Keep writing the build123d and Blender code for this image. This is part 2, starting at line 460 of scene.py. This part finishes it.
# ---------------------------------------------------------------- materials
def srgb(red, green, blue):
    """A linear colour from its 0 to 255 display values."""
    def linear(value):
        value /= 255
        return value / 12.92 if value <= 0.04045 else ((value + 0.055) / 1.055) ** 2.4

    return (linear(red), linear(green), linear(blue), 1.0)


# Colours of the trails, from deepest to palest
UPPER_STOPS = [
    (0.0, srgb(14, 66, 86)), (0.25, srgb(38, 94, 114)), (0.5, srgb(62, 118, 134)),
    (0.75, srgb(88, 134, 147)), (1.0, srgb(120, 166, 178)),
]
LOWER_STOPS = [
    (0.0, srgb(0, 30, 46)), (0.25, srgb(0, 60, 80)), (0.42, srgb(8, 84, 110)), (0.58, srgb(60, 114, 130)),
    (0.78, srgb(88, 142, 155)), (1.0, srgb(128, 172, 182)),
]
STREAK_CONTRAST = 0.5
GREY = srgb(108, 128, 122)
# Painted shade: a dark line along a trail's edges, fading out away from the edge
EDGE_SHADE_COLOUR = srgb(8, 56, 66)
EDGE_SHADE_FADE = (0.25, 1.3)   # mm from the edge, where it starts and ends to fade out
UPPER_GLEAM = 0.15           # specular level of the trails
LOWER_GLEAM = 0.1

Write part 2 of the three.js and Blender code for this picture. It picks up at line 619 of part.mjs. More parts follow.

-=-=-=-=-

» **Stated goal**: Please reproduce exactly the lines from the first one of the records above through the line containing "return (linear(red), linear(green), linear(blue), 1.0)", both included, and nothing else.

» **Task output**:
Keep writing the build123d and Blender code for this image. This is part 2, starting at line 460 of scene.py. This part finishes it.
# ---------------------------------------------------------------- materials
def srgb(red, green, blue):
    """A linear colour from its 0 to 255 display values."""
    def linear(value):
        value /= 255
        return value / 12.92 if value <= 0.04045 else ((value + 0.055) / 1.055) ** 2.4

    return (linear(red), linear(green), linear(blue), 1.0)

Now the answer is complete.